We in this country were in the forefront of liturgical and ecumenical co-operation in the 80’s and 90’s. And now twenty-five years later, we have been told we are not to use this prayer in the “revised new Mass”, but we can still use it on other occasions.
What a disappointment and what a shame.
In the recent Tablet, Bishop Colin Campbell of Dunedin is strongly critical of the new missal translation. He writes about “big question marks over what is proposed and the process by which it came about.” He is clearly disappointed that, despite the way the process is intended to go, “what [the English-speaking bishops] finally voted for will not be the end product.”
He sought responses from people and says, “My intention is to collate the responses and include them in my diocesan ad limina report for Rome later this year.” He reports that 83% of comments were negative.

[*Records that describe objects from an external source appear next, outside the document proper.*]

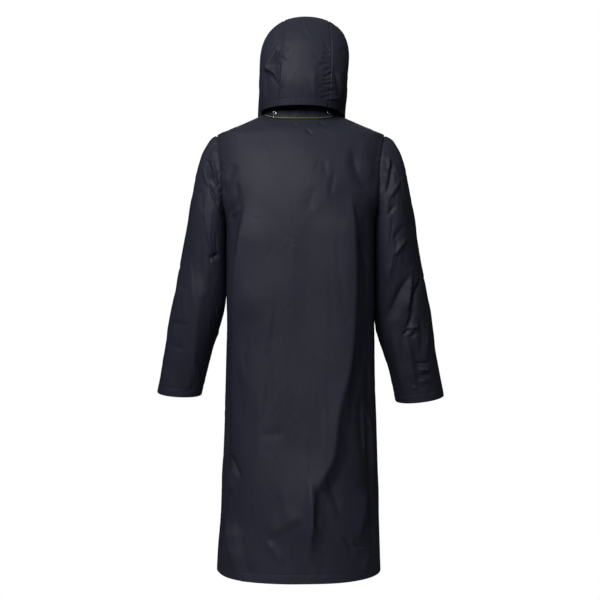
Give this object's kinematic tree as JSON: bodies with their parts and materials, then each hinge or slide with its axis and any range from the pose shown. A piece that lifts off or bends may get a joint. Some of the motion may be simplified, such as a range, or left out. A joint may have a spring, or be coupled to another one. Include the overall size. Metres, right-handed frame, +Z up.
{
  "type": "hooded raincoat",
  "caption": "Full-length hooded raincoat filled out as worn with the hood up: hollow cloth body, sleeves, collar stand and three-piece hood, with neck piping and press studs.",
  "frame": {"origin": "middle of the neck, level with the inner ends of the shoulder seams, where the wearer's neck and shoulders hold the coat", "axes": "+Z up, -Y the way the wearer faces, +Y out of the coat's back, +X towards the wearer's left sleeve"},
  "size_m": [0.802, 0.4, 1.5143],
  "materials": {
    "shell_cloth": "coated dark navy woven cloth with a soft sheen",
    "collar_cloth": "the same cloth, darker and matt",
    "piping": "yellow-green piping cord with a satin sheen",
    "snap_metal": "nickel-plated press studs"
  },
  "bodies": {
    "root": {"back": "shell_cloth", "front_left": "shell_cloth", "front_right": "shell_cloth", "sleeve_left": "shell_cloth", "sleeve_right": "shell_cloth", "collar_stand": "collar_cloth", "hood_centre": "shell_cloth", "hood_side_left": "shell_cloth", "hood_side_right": "shell_cloth", "neck_piping": "piping", "snap_hood_left": "snap_metal", "snap_hood_right": "snap_metal", "stud_neck_left": "snap_metal", "stud_neck_right": "snap_metal", "snap_front_1": "snap_metal", "snap_front_2": "snap_metal", "snap_front_3": "snap_metal", "snap_front_4": "snap_metal", "snap_front_5": "snap_metal", "snap_front_6": "snap_metal", "snap_front_7": "snap_metal", "snap_collar": "snap_metal"}
  },
  "joints": []
}
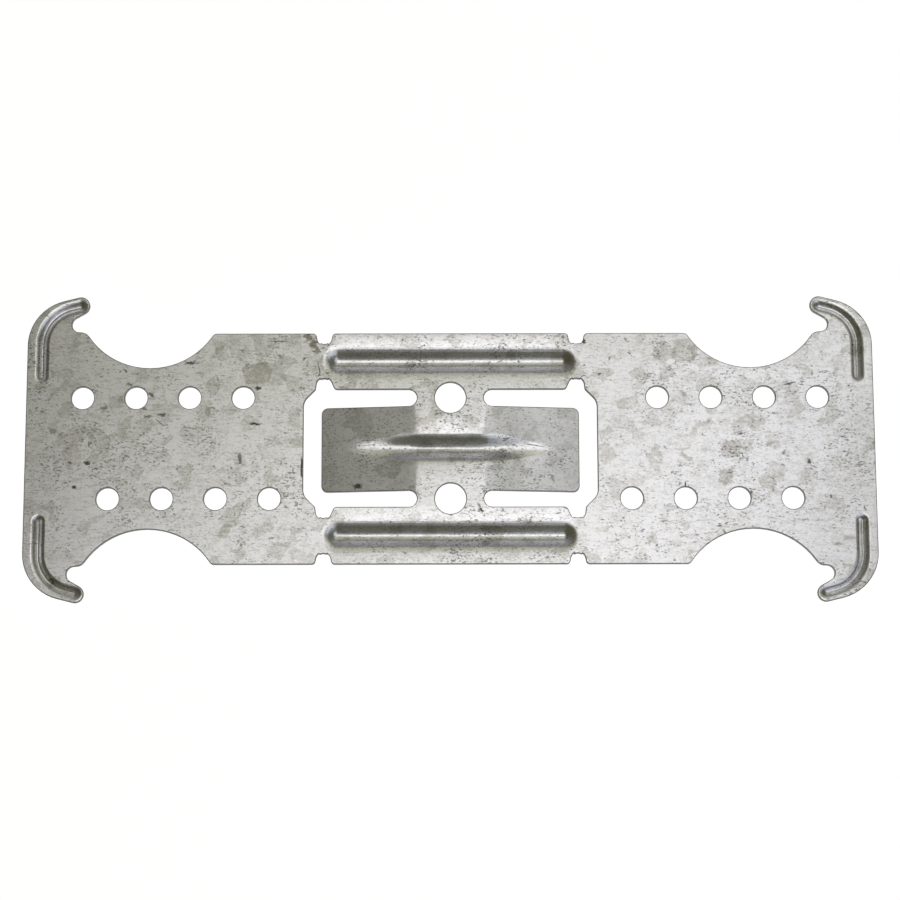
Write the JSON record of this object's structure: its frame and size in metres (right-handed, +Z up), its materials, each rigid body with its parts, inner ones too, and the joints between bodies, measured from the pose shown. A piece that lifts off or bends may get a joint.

“The biggest complaint was reserved for the use of the word “men” in the Nicene Creed. One of our New Zealand bishops’ conference submissions to Rome on the text was for inclusiveness (not only in the Nicene Creed but also in the Fourth Eucharistic Prayer). This was not permitted by the Congregation for Divine Worship. Let us be clear about this. Christ died for all – not some, not many, but all. It is an embarrassment to our Catholic Church and its claim to inclusiveness. To persist with only saying “men” in the Creed is offensive and disparaging to our womenfolk who make up the majority of our faith family. There is also a blatant inconsistency when homines used in the Gloria is translated as “people” whereas the same word in the Nicene Creed is translated as “men”. This is a no-brainer. I hope that most of us will continue to pray in the Creed “for us and our salvation”.”